Container	Layout	Useful bytes per 64-byte cache line (for `size_t`)	Efficiency
`vector`	Contiguous: `[e0][e1][e2]...[e7]`	64 / 64 = 64 bytes (8 elements)	100%
`deque`	Block-chunked: each block is contiguous	64 / 64 = 64 bytes (8 elements per block)	~100% within a block
`list`	Scattered nodes: each node is a separate heap allocation	8 / 64 = 8 bytes (1 element per cache line)	~12%

A list<::std::size_t> node contains the 8-byte value plus two 8-byte pointers (prev/next), totalling ~24–32 bytes with alignment padding. But each node lives at a different heap address, so each access likely triggers a cache miss. The CPU must wait for main memory (~100 ns) instead of L1 cache (~1 ns).

Pointer chasing defeats prefetchers

Modern CPUs use hardware prefetchers that detect sequential access patterns and load upcoming cache lines before they are needed. This works perfectly for vector (contiguous, predictable) and reasonably well for deque (sequential blocks). But list requires pointer chasing: each node’s address is only known after reading the previous node’s next pointer. The prefetcher cannot predict these addresses, so every access is a potential cache miss.

The constant factor overwhelms the asymptotic advantage

List offers Θ(1) insertion/removal vs vector’s O(n) (for mid-sequence operations).

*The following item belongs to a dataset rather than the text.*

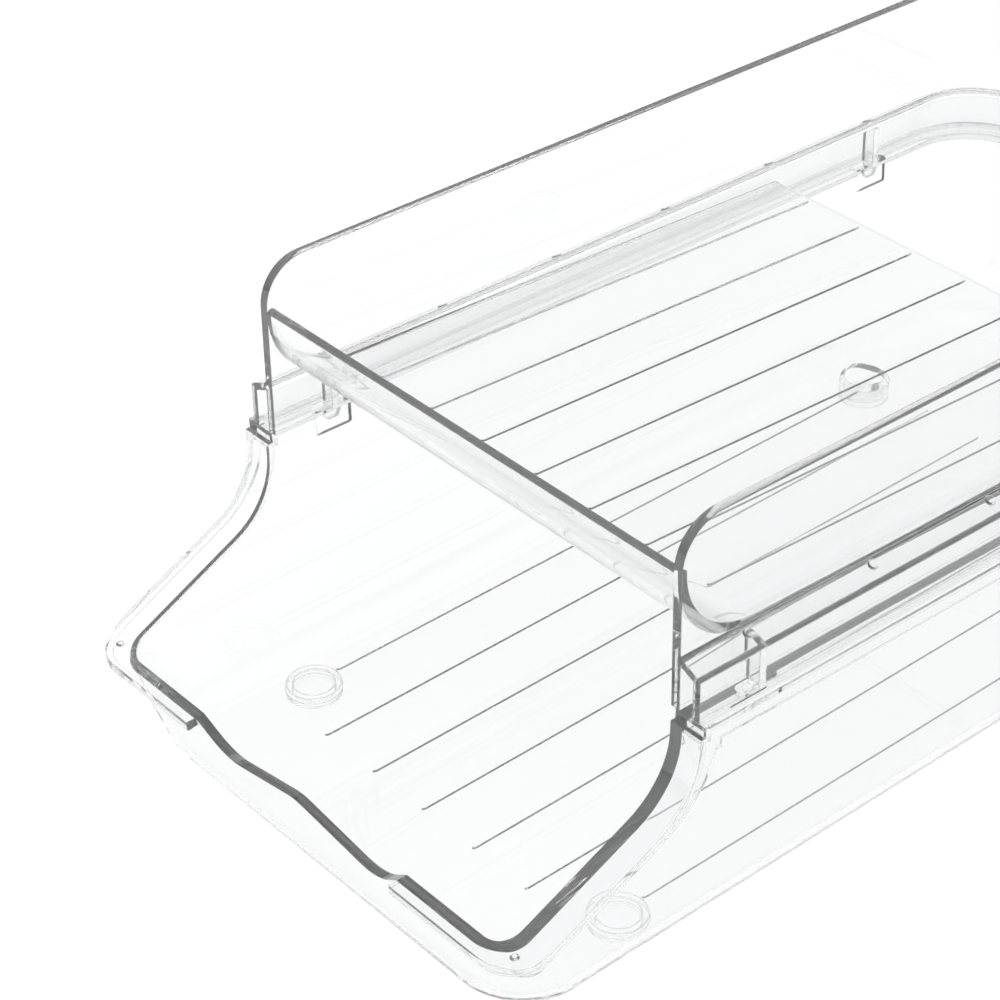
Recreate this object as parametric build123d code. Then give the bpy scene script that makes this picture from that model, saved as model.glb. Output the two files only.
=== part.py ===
"""Two tier rolling can dispenser moulded in clear plastic.

X runs across the lanes, +Y runs from the mouth to the back, +Z is up.
The origin lies on the shelf under the middle of the footprint.
"""
from build123d import *
from math import cos, radians, sin, tan
import os

# Overall sizes in millimetres
case_length = 303.0
case_width = 158.4
case_height = 113.8
seam_height = 68.3

# Plastic thicknesses
wall = 2.5
ramp_thick = 2.4
rim_thick = 2.3
rim_lip_thick = 1.6

# Lower bin
rim_side = 9.2
rim_front = 5.1
rim_lip_depth = 5.0
bin_draft = 2.2
front_draft = 12.0
front_wall_height = 28.0
front_reach = 46.6
front_corner = 6.0
rear_corner = 18.0
base_corner = 20.5
base_round = 6.5
floor_height = 4.6
floor_fall = 1.15
swoop_face = 16.0
swoop_round = 20.0
swoop_step = 2.5
swoop_ledge = 1.3
swoop_foot = 0.5
swoop_foot_round = 5.0

# Finger notch in the front wall
notch_half = 37.0
notch_depth = 6.8
notch_valley = 27.5
notch_valley_round = 13.0
notch_peak_drop = 0.6
notch_peak_round = 12.0

# Anti roll ribs on both floors
rib_count = 7
rib_width = 2.8
rib_proud = 0.4
rib_taper = 40.0
rib_bevel = 0.8
lower_rib_start = 13.5
upper_rib_start = 21.5
upper_rib_inset = 3.0

# Feet
foot_front_back = 3.0
foot_rear_gap = 48.5
foot_rear_out = 4.5
foot_outer = 14.0
foot_side_gap = 15.1
foot_wall = 1.5
foot_lift = 0.5
pad_fit = 0.15
pad_depth = 1.6
pad_round = 0.3

# Upper tray
tray_inner_step = 1.4
skirt_outer = 8.5
skirt_thick = 2.1
shoulder_height = 13.7
shoulder_drop = 2.8
shoulder_thick = 2.1
shoulder_fillet = 1.2
shoulder_round = 1.4
wall_corner = 11.0
ramp_front_height = 82.6
ramp_fall = 1.7
ramp_length = 166.0
lip_rise = 20.1
lip_round = 19.0
lip_edge_round = 1.1
ramp_edge_round = 1.9

# Snap pegs under the tray and the slots that they pass
peg_first = 19.0
peg_last = 36.7
peg_stem = 2.2
peg_stem_long = 3.0
peg_head_long = 6.0
peg_head_height = 2.6
peg_below = 4.2
slot_clearance = 0.6
slot_long = 11.0
web_thick = 1.8

# Round marks along the shoulder
mark_count = 6
mark_radius = 1.3
mark_proud = 0.6
mark_taper = 25.0
mark_out = 2.1
mark_lead = 1.8

# Places worked out from the sizes above
rim_front_edge = -case_length / 2
bin_front = rim_front_edge + rim_front
bin_rear = case_length / 2 - rim_side
bin_half = case_width / 2 - rim_side
wall_above = seam_height - front_wall_height
tray_front = bin_front + front_reach
tray_half = bin_half - tray_inner_step
tray_rear = bin_rear - tray_inner_step
foot_front_y = tray_front - foot_front_back
foot_rear_y = bin_rear - foot_rear_gap
foot_x = bin_half - foot_side_gap
rib_pitch = 2 * foot_x / (rib_count - 1)
lip_height = ramp_front_height + lip_rise
floor_slope = tan(radians(floor_fall))
ramp_slope = tan(radians(ramp_fall))
peg_rows = [tray_front + peg_first, tray_rear - peg_last]
peg_x = tray_half + (wall + skirt_outer - skirt_thick) / 2
tray_rear_round = rear_corner - tray_inner_step
shoulder_top = seam_height + shoulder_height
shoulder_fall = shoulder_drop / (skirt_outer - wall)
low_end = (Align.CENTER, Align.CENTER, Align.MIN)
high_end = (Align.CENTER, Align.CENTER, Align.MAX)
SIDES = {"left": -1, "right": 1}


def floor_top(y):
    """Height of the lower lane's floor at y; it falls towards the mouth."""
    return floor_height + (y - foot_front_y) * floor_slope


def ramp_top(y):
    """Height of the upper ramp's surface at y; it falls towards the back."""
    return ramp_front_height - (y - tray_front) * ramp_slope


def plan_face(half_x, y_front, y_rear, r_front, r_rear, z):
    """Rounded oblong at height z, with its own radii at the front and the back corners."""
    outline = Plane.XY.offset(z) * Pos(0, (y_front + y_rear) / 2) * Rectangle(2 * half_x, y_rear - y_front)
    by_y = outline.vertices().sort_by(Axis.Y)
    outline = fillet(by_y[:2], r_front)
    by_y = outline.vertices().sort_by(Axis.Y)
    rear = [v for v in by_y if v.Y > y_rear - 0.01]
    return fillet(rear, r_rear)


def tub_outline(inset, z, r_front, r_rear):
    """The tub's plan at height z, drawn in from the bin's inner face by inset and by the draft."""
    depth = seam_height - z
    side = inset + depth * tan(radians(bin_draft))
    front = bin_front + inset + (front_wall_height - z) * tan(radians(front_draft))
    return plan_face(bin_half - side, front, bin_rear - side, r_front - inset, r_rear - inset, z)


def with_flat_faces(block):
    """The same block with each flat ruled face made a true plane, so that its fillets are plain rounds."""
    faces = []
    for face in block.faces():
        corners = [face.normal_at(u, v) for u in (0.1, 0.9) for v in (0.1, 0.9)]
        flat = all((normal - corners[0]).length < 1e-6 for normal in corners)
        faces.append(Face(face.outer_wire()) if flat else face)
    return Solid(Shell(faces))


def tub(inset, base_offset, top_z):
    """Drafted tub block whose front corners open out downwards, with its base along the sloping floor."""
    levels = [tub_outline(inset, 0, base_corner, base_corner),
              tub_outline(inset, front_wall_height, front_corner, rear_corner),
              tub_outline(inset, seam_height, front_corner, rear_corner)]
    block = with_flat_faces(loft(levels, ruled=True))
    top = levels[-1]
    if top_z > seam_height:
        block += extrude(top, top_z - seam_height)
    lowest = Plane(origin=(0, foot_front_y, floor_height + base_offset), x_dir=(1, 0, 0),
                   z_dir=(0, -sin(radians(floor_fall)), cos(radians(floor_fall))))
    block = split(block, bisect_by=lowest, keep=Keep.TOP)
    base = block.faces().sort_by(Axis.Z)[0]
    return fillet(base.edges(), base_round - inset)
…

But the constant factors differ enormously:

vector insertion: move ~n elements via memcpy at ~10–50 GB/s — a few microseconds for a million elements.
list insertion: adjust 4 pointers, but each pointer access may be a cache miss at ~100 ns — tens of microseconds even for a modest number of elements.

In practice, vector wins for almost any workload except when you need stable iterators (iterators that are not invalidated by insertions/erasures at other positions).

Benchmark: list vs vector vs deque

Pushing 10 million ::std::size_t elements, then iterating to compute a sum:

Container	push_back	loop (sum)	Total
`vector` (no reserve)	0.162 s	0.014 s	0.185 s
`vector` + `reserve()`	0.093 s	0.012 s	0.114 s
`deque` (plain)	0.096 s	0.026 s	0.138 s
`deque` + `resize_for_overwrite()`	0.078 s	0.012 s	0.105 s
`list`	0.768 s	0.121 s	1.686 s

list is 9× slower than vector without reserve (1.686 s vs 0.185 s), and 15× slower than vector with reserve (1.686 s vs 0.114 s). Even the iteration alone is 9× slower than vector (0.121 s vs 0.014 s) because of cache misses on every node.

The gap grows dramatically with data size. When the dataset exceeds RAM, the operating system swaps pages to disk. Each list node access becomes a page fault requiring disk I/O — roughly 10 ms per access, or 100,000× slower than an L1 cache hit (~100 ns). A vector, by contrast, benefits from the OS’s read-ahead: when it faults on one page, the OS prefetches adjacent pages in bulk, amortising the disk latency across hundreds of elements. For list, each random address is unlikely to be in a prefetched page, so nearly every access pays the full disk penalty. At network-storage latencies (milliseconds per access), list becomes completely impractical.

When to actually use list

You need iterators or references to remain valid across insertions and erasures at other positions.
You frequently splice elements between containers.
The elements are large (so copying is expensive) and you need frequent mid-sequence insertion.
You are implementing algorithms that fundamentally require linked structure (e.g., certain graph algorithms).

For almost everything else — especially iteration-heavy workloads — prefer vector or deque.

Key takeaways

splice() moves elements between lists without copying.
sort(), merge(), and reverse() only adjust pointers.
is_single() and has_multiple() are list-specific queries.
List operations never invalidate iterators to elements that are not moved or erased.
list is ~9× slower than vector and ~15× slower than vector + reserve() — prefer vector unless you need stable iterators.